Attorneys general in four states that previously said antitrust agreement was working now say Redmond's "Microsoft's Windows monopoly is indisputably resilient."

Anne Broache Staff Writer, CNET News.com
Anne Broache
covers Capitol Hill goings-on and technology policy from Washington, D.C.
Anne Broache
3 min read

Updated at 4:00 p.m. PDT: In something of a surprise move, four state attorneys general who previously praised the effectiveness of Microsoft's antitrust settlement with the feds said they're not ready to see five years of oversight wind down just yet.

In a nine-page court filing with U.S. District Judge Colleen Kollar-Kotelly on Thursday, officials in New York, Maryland, Louisiana and Florida said they were joining a group of six states, led by California and the District of Columbia, in calling for dragging out oversight on Redmond until 2012.

"An extension is appropriate to assure that marketplace participants have sufficient opportunity to establish positions to compete against Microsoft, an entrenched monopolist," they wrote, according to a document seen by CNET News.com.

According to the filing, officials from Illinois, Kentucky, and Ohio also "do not object" to extending the oversight period, while Michigan, North Carolina and Utah took no position on the matter. Wisconsin did not join in the filing. (If the list of states seems somewhat random, it's because not all 50 states originally filed antitrust suits against Microsoft paralleling the federal government's case, and even some of the initial filers of the suit have fallen off over the years.)

At issue is a 2002 consent decree with the Bush administration, most of which is scheduled to expire next month. One small portion, related to a communications protocol licensing program that has encountered numerous delays since its inception, has already been extended through November 2009.

The formal request earlier this week for a five-year lengthening of the agreement by the so-called "California group" was expected, as an attorney for those plaintiffs discussed his concerns in detail at a regularly scheduled court hearing last month. But the "New York group" participants hadn't previously suggested that they would go that route, signing onto a joint filing with the Justice Department that argued the consent decree has been doing its job.

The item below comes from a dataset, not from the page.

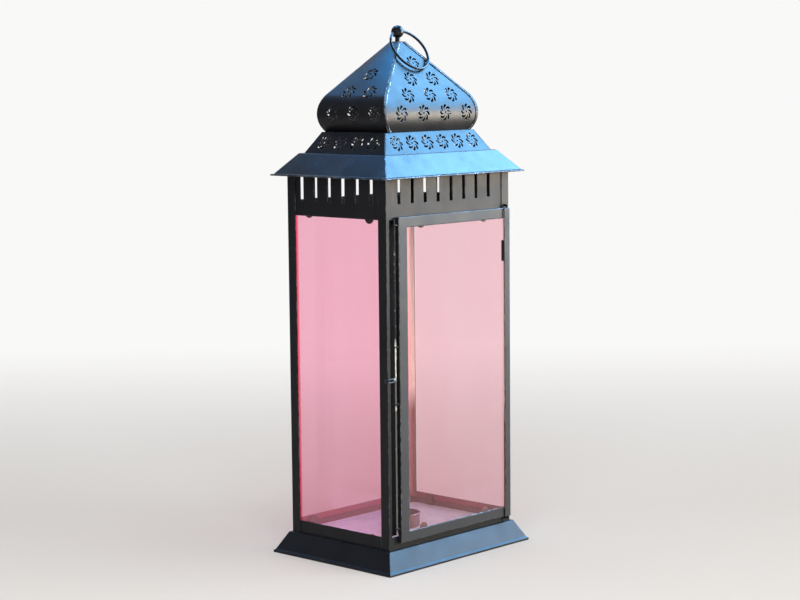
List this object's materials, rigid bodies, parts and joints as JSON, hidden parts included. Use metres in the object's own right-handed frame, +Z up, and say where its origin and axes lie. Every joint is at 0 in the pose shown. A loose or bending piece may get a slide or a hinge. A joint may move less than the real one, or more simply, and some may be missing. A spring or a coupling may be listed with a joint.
{
  "type": "ramadan fanous lantern",
  "caption": "Tall glazed sheet-metal lantern with a hinged door, latch wire, flared base, pierced onion-dome roof, hanging ring and a candle cup inside.",
  "frame": {"origin": "middle of the foot, at floor level", "axes": "+Z up the lantern, -Y out through the door, +X towards the hinge side"},
  "size_m": [0.238, 0.184, 0.6],
  "materials": {
    "black_enamel": "semi-gloss black enamel with worn edges",
    "black_wire": "black enamel on wire, rubbed",
    "spring_wire": "black enamel rubbed through to bare steel at the finger loop",
    "pink_glass": "clear rose-pink glass",
    "door_glass": "clear rose-pink glass, paler",
    "cup_metal": "dark spun metal, a little rough",
    "zinc": "dull zinc plate"
  },
  "bodies": {
    "lantern": {"base_skirt": "black_enamel", "floor_tray": "black_enamel", "post_front_left": "black_enamel", "post_front_right": "black_enamel", "post_back_left": "black_enamel", "post_back_right": "black_enamel", "rail_front": "black_enamel", "rail_back": "black_enamel", "rail_left": "black_enamel", "rail_right": "black_enamel", "vent_front": "black_enamel", "vent_back": "black_enamel", "vent_left": "black_enamel", "vent_right": "black_enamel", "pane_back": "pink_glass", "pane_left": "pink_glass", "pane_right": "pink_glass", "clips_back": "black_enamel", "clips_left": "black_enamel", "clips_right": "black_enamel", "door_stop": "black_enamel", "hinge_wire": "black_wire", "eave": "black_enamel", "tier_front": "black_enamel", "tier_back": "black_enamel", "tier_left": "black_enamel", "tier_right": "black_enamel", "tier_deck": "black_enamel", "dome_front": "black_enamel", "dome_back": "black_enamel", "dome_left": "black_enamel", "dome_right": "black_enamel", "dome_cap": "black_enamel", "finial_nut": "zinc", "finial_stud": "black_enamel", "finial_ball": "black_enamel", "candle_cup": "cup_metal", "cup_rivet": "cup_metal"},
    "door": {"door_frame": "black_enamel", "door_hinge_stile": "black_enamel", "door_pane": "door_glass", "door_clips": "black_enamel", "latch_eyes": "black_wire"},
    "latch": {"latch_wire": "spring_wire"},
    "ring": {"ring_handle": "black_enamel"}
  },
  "joints": [
    {"name": "door_swing", "type": "hinge", "parent": "lantern", "child": "door", "pos_m": [0.0957, -0.0797, 0.2115], "axis": [0, 0, 1], "range_deg": [0, 170]},
    {"name": "latch_turn", "type": "hinge", "parent": "door", "child": "latch", "pos_m": [-0.0926, -0.0782, 0.2135], "axis": [0, 0, 1], "range_deg": [0, 120]},
    {"name": "ring_swing", "type": "hinge", "parent": "lantern", "child": "ring", "pos_m": [0, 0, 0.59277], "axis": [-1, 0, 0], "range_deg": [0, 287]}
  ]
}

The latest filing discusses what the attorneys general call the "indisputably resilient" monopoly that Microsoft holds in the operating system realm. They say they are "mindful" that Windows' approximately 90 percent market share in client operating systems is not the only test for how successful the antitrust agreement has been. But, they add, "the absence of meaningful erosion in Windows' market share is still problematic for the public interest."

Because of those concerns and Microsoft's "well-known difficulties" in complying with other portions of the consent decree, specifically a server protocol licensing section, it's appropriate for the oversight period to cover a full decade, as is typical of antitrust consent decrees, the New York group argues.

The New York group's joint filing with the Justice Department in August said: "Microsoft was never found to have acquired or increased its monopoly market share unlawfully. Therefore, the final judgments were targeted to reinvigorating competitive conditions that Microsoft had suppressed, not to slicing off some part of Windows' market share."

The Justice Department said in a filing on Friday that it would not seek a continuation of the consent decree.

"The United States will not file a motion to extend its Final Judgment as it does not believe that the standard for such an extension has been met," the agency said.

Microsoft has not set a date for filing a response, said spokesman Jack Evans.

"We believe the consent decree has served its purpose," Evans told News.com on Friday. "Microsoft has worked hard to implement the decree's requirements and has changed its practices as a result. We also have committed to a broad set of operating principles going forward that go beyond the scope of the decree."

Microsoft has also contended in the past that the government's final judgments were never designed to reduce its market share, "to bring about fundamental structural changes in the IT industry or to override choices made by consumers about which PC operating systems or other software products they would use." The company pointed to its declining market share in the realms of Web browsing, audio and video players, Java virtual machines, e-mail and instant messaging.

The parties are scheduled to meet again in Kollar-Kotelly's courtroom early next month.